Some detractors claim food security is so pressing it harms Africa to export cash crops, something the Africa Research Institute counters, saying only 10 percent of the total weight of food grown in Kenya is exported and yet it brings in 50 percent of its value. The remaining 90 percent is traded within the region for local consumption.
“Food insecurity isn’t about self-sufficiency; it’s about having enough money to buy food,” said the ARI’s Jonathan Bhalla, who researched the report. “Green beans bring in seven to 10 times more money than maize. Africa has been trying for self-sufficiency for years and it’s never worked.” The report's most controversial point, however, is the argument that buying Kenyan horticulture not only supports the country's developing economy, but it is environmentally more sound than buying locally grown British food.
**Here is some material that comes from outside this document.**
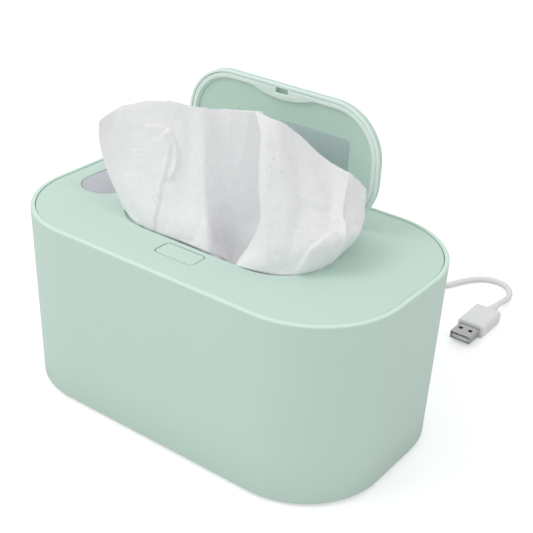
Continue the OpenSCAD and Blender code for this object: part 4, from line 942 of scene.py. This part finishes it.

In recent years, the climate change lobby has claimed that the carbon burned up by jetting produce to market uses far too many “food miles." They argue it is much more sound ecologically to buy locally grown produce.
But Ashurst and others argued that it is good for the environment to export Kenyan vegetables by jet. It didn't hurt that they made this controversial assertion to an audience that was dining on sweet potato blinis topped with smoked aubergine caviar, tempura okra and soya bean and chilli cassoulet, all made of produce air-freighted from Kenya.